The Eight Opportunities
With a healthy dose of curiosity and bravery, this is what overcoming the ‘Eight Challenges’ can bring you!
Full Immersion
Fall in love with the city, its nature, and history and be grateful to live amongst such beauty – separate from any academic concerns.
Personal Growth
If every part of yourself is amplified, you quite quickly get to know yourself and grow as a result.
Unlocking a Better Brain
Like a gym HIIT session, slowly your brain will become hench, or in other words able to do new, exciting things.
See Feedback as a Gift
Opportunities to improve are always positive.
Healthier Sense of Self-Esteem
You will learn to validate yourself.
Never Feel like an Imposter Again
Every day that you stay at Cambridge, you prove to yourself that you deserve to be there.
Become an Experimenter
Try things for your own enjoyment - “You do you.”

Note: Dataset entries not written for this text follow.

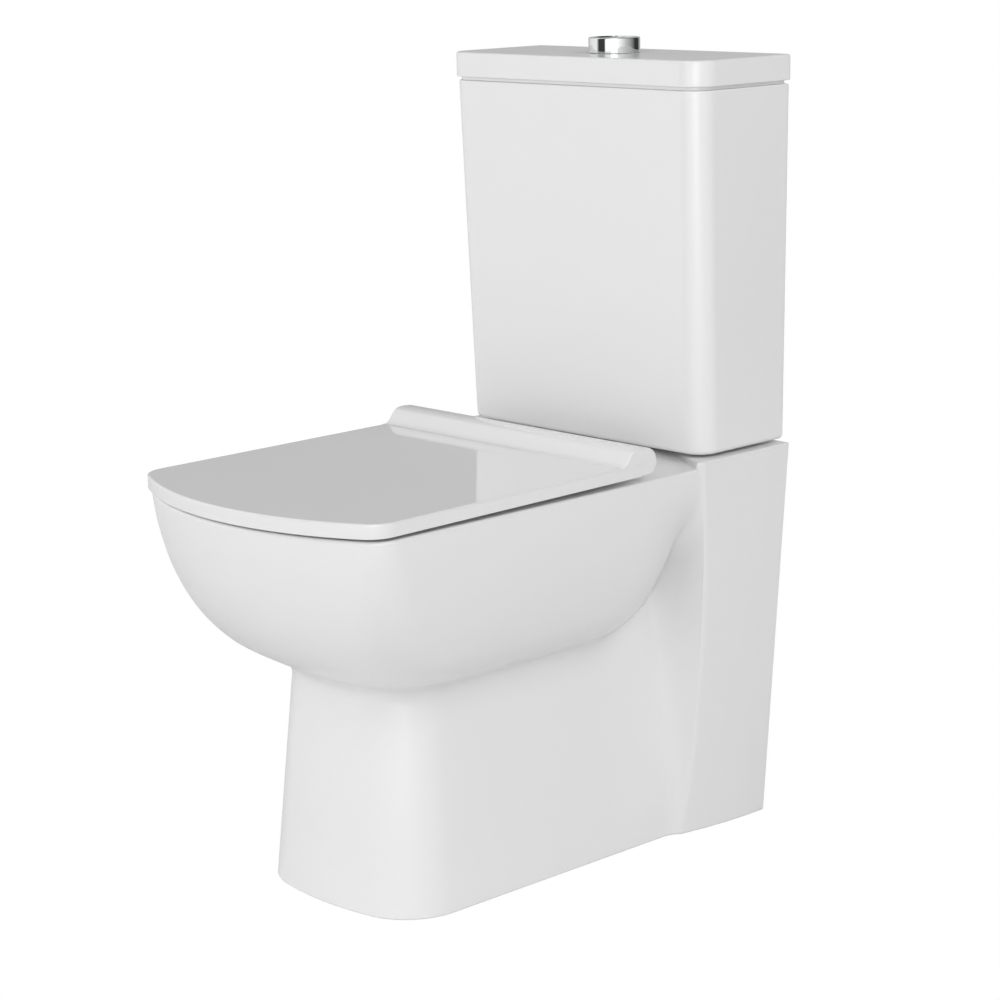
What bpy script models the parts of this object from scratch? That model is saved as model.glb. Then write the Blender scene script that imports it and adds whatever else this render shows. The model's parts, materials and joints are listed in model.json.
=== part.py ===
"""Close coupled toilet: ceramic pan and cistern, slim seat and lid, flush and fill valves.

Metres, +Z up. The floor is z = 0, the centre line is x = 0 and the pan faces -Y.
Outlines are drawn as (x, d), where d is the distance from the wall behind the toilet.
"""
import math

import bmesh
import bpy
from mathutils import Matrix, Vector

# ---- driving dimensions ----
DEPTH = 0.620                # wall to the front edge of the seat lid
WALL_Y = DEPTH / 2
GAP = 0.0003                 # clearance between touching pieces

PLATEAU_Z = 0.4138           # shelf that the cistern stands on
PLATEAU_DEPTH = 0.1375
RIM_FRONT_Z = 0.4085         # the rim falls gently towards the hinge deck
RIM_REAR_Z = 0.4065
CASTING = 0.012              # thickness of the fired ceramic

CISTERN_FLOOR_Z = 0.4170
CISTERN_TOP_Z = 0.7865
CISTERN_WALL = 0.008
COVER_EDGE_Z = 0.7912        # lower edge of the cistern lid
COVER_TOP_Z = 0.8163
COVER_HALF = 0.180
COVER_DEPTH = 0.1443

VALVE_D = 0.072              # flush valve, button and pan inlet share this axis
BUTTON_RADIUS = 0.027
BUTTON_TOP_Z = 0.8325
COUPLING_X = 0.080
FILL_X = -0.130
FILL_D = 0.065

STEM_X = 0.009               # push stems of the two button halves, beside the valve axis
STEM_SIDE = 0.0072
ROCKER_Z = 0.7080
PIVOT_X = 0.008              # rocker pins, beside the valve axis
LEVER_Z = 0.7265             # pin of the fill valve's lever
LEVER_REACH = 0.0230

HINGE_D = 0.214
HINGE_Z = 0.427
HINGE_X = 0.0775
SEAT_LID_TOP_Z = 0.4259
SEAT_LID_EDGE_Z = 0.4132
SEAT_LID_HALF = 0.1757
RING_TOP_Z = 0.4198
RING_BOTTOM_Z = 0.4123
LID_SKIN_Z = SEAT_LID_TOP_Z - 0.0036     # underside of the seat lid's top skin

SHELF_UNDER_Z = 0.388        # underside of the deck and of the cistern shelf
STEPS = 24                   # facets round a turned piece

# Bowl and pedestal: height, half width, front distance, corner radius.
PAN_LEVELS = [
    (0.000, 0.1185, 0.5070, 0.066),
    (0.110, 0.1080, 0.4975, 0.062),
    (0.205, 0.0995, 0.4890, 0.058),
    (0.221, 0.0990, 0.4885, 0.058),
    (0.230, 0.1045, 0.4955, 0.060),
    (0.241, 0.1220, 0.5165, 0.066),
    (0.259, 0.1420, 0.5460, 0.071),
    (0.290, 0.1568, 0.5755, 0.067),
    (0.330, 0.1672, 0.5975, 0.055),
    (0.375, 0.1733, 0.6110, 0.040),
    (0.414, 0.1753, 0.6170, 0.032),
]
FRONT_RADIUS = 0.330

# Inside of the bowl: height, half width, front and rear distance, squareness.
BOWL_LEVELS = [
    (0.070, 0.026, 0.392, 0.348, 2.0),
    (0.086, 0.041, 0.406, 0.334, 2.0),
    (0.150, 0.048, 0.422, 0.322, 2.2),
    (0.220, 0.066, 0.462, 0.292, 2.4),
    (0.290, 0.108, 0.536, 0.262, 2.8),
    (0.350, 0.134, 0.580, 0.247, 3.0),
    (0.380, 0.136, 0.584, 0.246, 3.0),
    (0.388, 0.118, 0.566, 0.264, 3.0),
    (0.430, 0.118, 0.566, 0.264, 3.0),
]
BOWL_WALL_LEVELS = 7         # levels below the narrower rim opening
HOLLOW_LEVELS = [-0.02, 0.05, 0.12, 0.205, 0.232, 0.262, 0.290, 0.330]

# Centre line of the trap from the sump to the outlet: distance from the wall, height.
TRAP_PATH = [
    (0.375, 0.106), (0.330, 0.106), (0.288, 0.138), (0.248, 0.200),
    (0.205, 0.232), (0.160, 0.222), (0.120, 0.190), (0.090, 0.190), (0.060, 0.190),
]
TRAP_BORE = 0.038
TRAP_OUTER = 0.0475

DUCT_FLOOR_Z = 0.330         # flush water runs from the inlet shaft forward to the bowl
DUCT_RADIUS = 0.064
DUCT_HALF = 0.044
INLET_BORE = 0.030


# ---- scene and materials ----
def clear_scene():
    for obj in list(bpy.data.objects):
        bpy.data.objects.remove(obj, do_unlink=True)


def new_collection(name):
    collection = bpy.data.collections.new(name)
    bpy.context.scene.collection.children.link(collection)
    return collection


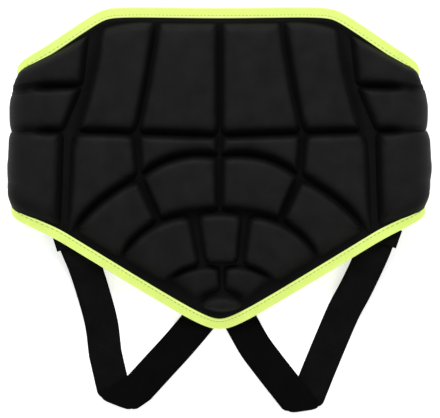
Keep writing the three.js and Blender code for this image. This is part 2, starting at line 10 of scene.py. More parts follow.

Loving Your Own Company and JOMO
Get to know yourself, grow comfortable and confident with your own decisions, and enjoy avoiding the things that you know are just not right for where you are right now.
“The Cambridge Dance”
Kam offered a wealth of practical information, delivering it with such hope and flexibility. His overall message is to move toward self-fulfilment through perpetual curiosity – asking yourself “What do I resonate with right now?”. As we go step-by-step through the years of a Cambridge pathway, the focus is never far from personal growth and the satisfaction that doing justice to yourself brings.
Year One is about discovery and adaptation, Year Two is about rhythm (joining the “Cambridge dance”), and Year Three is about performance. It should be noted that by this point we are well-acquainted with the notion that ‘performance’ is always in the eye of the beholder, or rather that good results are at most a happy by-product of a better frame of mind.
Cambridge University offers an opportunity for success completely unbeholden to the number they print on the paper at the end: “What a chance!”